Written task
In the listing below, locate the line containing "foot_leg_left();" and the line containing "depsgraph = bpy.context.evaluated_depsgraph_get()". Output both of them and every line between, exactly as written, and nothing more.

Source excerpt
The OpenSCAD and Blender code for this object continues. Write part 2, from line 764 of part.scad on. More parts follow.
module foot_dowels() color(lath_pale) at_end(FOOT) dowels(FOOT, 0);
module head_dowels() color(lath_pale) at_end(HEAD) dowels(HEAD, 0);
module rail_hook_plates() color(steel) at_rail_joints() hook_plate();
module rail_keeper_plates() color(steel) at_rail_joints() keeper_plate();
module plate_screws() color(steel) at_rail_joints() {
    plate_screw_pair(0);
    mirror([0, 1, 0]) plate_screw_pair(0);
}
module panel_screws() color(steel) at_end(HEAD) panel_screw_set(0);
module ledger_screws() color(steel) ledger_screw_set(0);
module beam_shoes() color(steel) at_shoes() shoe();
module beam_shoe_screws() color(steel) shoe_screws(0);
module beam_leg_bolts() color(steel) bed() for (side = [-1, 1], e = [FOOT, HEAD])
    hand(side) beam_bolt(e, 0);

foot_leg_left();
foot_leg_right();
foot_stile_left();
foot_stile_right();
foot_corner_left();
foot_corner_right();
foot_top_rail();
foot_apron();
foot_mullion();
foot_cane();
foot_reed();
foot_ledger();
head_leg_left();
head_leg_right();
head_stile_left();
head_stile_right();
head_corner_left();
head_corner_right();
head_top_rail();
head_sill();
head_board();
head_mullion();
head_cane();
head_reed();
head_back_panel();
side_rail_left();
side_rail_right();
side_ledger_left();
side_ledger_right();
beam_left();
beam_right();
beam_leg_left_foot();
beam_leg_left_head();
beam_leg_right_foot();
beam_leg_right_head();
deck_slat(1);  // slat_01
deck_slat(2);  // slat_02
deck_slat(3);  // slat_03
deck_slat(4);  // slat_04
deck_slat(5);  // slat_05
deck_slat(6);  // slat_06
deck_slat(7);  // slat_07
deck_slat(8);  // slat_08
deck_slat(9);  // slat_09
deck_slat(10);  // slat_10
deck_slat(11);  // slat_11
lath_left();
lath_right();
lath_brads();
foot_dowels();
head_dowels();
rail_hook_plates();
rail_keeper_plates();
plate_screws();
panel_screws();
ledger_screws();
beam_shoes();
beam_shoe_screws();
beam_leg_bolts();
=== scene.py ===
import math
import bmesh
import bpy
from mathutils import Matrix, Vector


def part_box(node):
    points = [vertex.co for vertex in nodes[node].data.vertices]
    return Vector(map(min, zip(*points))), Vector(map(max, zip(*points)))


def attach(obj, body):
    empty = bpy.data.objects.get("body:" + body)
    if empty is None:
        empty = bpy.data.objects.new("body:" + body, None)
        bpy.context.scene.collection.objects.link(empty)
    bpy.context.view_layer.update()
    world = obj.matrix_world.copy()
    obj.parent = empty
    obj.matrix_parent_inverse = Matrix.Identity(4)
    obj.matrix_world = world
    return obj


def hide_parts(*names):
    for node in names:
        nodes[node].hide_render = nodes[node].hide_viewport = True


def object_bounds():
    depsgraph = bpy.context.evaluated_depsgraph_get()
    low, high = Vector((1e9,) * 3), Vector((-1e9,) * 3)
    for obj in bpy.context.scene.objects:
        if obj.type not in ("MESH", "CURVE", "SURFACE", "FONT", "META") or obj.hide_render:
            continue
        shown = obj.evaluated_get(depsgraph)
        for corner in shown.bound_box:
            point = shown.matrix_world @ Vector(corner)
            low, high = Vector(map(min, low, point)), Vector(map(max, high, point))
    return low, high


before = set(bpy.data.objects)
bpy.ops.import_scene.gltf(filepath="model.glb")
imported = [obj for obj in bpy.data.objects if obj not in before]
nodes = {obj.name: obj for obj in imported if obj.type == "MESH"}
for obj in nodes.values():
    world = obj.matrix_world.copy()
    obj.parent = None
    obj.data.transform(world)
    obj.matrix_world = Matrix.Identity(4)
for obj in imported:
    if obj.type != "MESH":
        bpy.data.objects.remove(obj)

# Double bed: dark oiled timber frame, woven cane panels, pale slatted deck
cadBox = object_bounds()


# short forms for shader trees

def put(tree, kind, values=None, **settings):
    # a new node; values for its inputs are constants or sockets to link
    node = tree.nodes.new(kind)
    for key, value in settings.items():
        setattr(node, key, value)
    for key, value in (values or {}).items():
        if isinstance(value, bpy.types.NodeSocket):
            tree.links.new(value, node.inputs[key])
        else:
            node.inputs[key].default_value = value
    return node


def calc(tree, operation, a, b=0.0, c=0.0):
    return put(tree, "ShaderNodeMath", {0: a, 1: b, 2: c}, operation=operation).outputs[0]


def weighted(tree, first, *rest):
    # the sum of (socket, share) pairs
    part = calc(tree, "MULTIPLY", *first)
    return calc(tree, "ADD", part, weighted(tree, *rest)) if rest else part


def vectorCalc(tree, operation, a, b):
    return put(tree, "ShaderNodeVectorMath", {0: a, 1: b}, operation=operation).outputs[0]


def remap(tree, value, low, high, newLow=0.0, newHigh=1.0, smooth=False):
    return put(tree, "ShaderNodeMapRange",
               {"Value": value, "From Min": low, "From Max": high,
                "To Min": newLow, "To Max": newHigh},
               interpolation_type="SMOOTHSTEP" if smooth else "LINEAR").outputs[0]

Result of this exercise
foot_leg_left();
foot_leg_right();
foot_stile_left();
foot_stile_right();
foot_corner_left();
foot_corner_right();
foot_top_rail();
foot_apron();
foot_mullion();
foot_cane();
foot_reed();
foot_ledger();
head_leg_left();
head_leg_right();
head_stile_left();
head_stile_right();
head_corner_left();
head_corner_right();
head_top_rail();
head_sill();
head_board();
head_mullion();
head_cane();
head_reed();
head_back_panel();
side_rail_left();
side_rail_right();
side_ledger_left();
side_ledger_right();
beam_left();
beam_right();
beam_leg_left_foot();
beam_leg_left_head();
beam_leg_right_foot();
beam_leg_right_head();
deck_slat(1);  // slat_01
deck_slat(2);  // slat_02
deck_slat(3);  // slat_03
deck_slat(4);  // slat_04
deck_slat(5);  // slat_05
deck_slat(6);  // slat_06
deck_slat(7);  // slat_07
deck_slat(8);  // slat_08
deck_slat(9);  // slat_09
deck_slat(10);  // slat_10
deck_slat(11);  // slat_11
lath_left();
lath_right();
lath_brads();
foot_dowels();
head_dowels();
rail_hook_plates();
rail_keeper_plates();
plate_screws();
panel_screws();
ledger_screws();
beam_shoes();
beam_shoe_screws();
beam_leg_bolts();
=== scene.py ===
import math
import bmesh
import bpy
from mathutils import Matrix, Vector


def part_box(node):
    points = [vertex.co for vertex in nodes[node].data.vertices]
    return Vector(map(min, zip(*points))), Vector(map(max, zip(*points)))


def attach(obj, body):
    empty = bpy.data.objects.get("body:" + body)
    if empty is None:
        empty = bpy.data.objects.new("body:" + body, None)
        bpy.context.scene.collection.objects.link(empty)
    bpy.context.view_layer.update()
    world = obj.matrix_world.copy()
    obj.parent = empty
    obj.matrix_parent_inverse = Matrix.Identity(4)
    obj.matrix_world = world
    return obj


def hide_parts(*names):
    for node in names:
        nodes[node].hide_render = nodes[node].hide_viewport = True


def object_bounds():
    depsgraph = bpy.context.evaluated_depsgraph_get()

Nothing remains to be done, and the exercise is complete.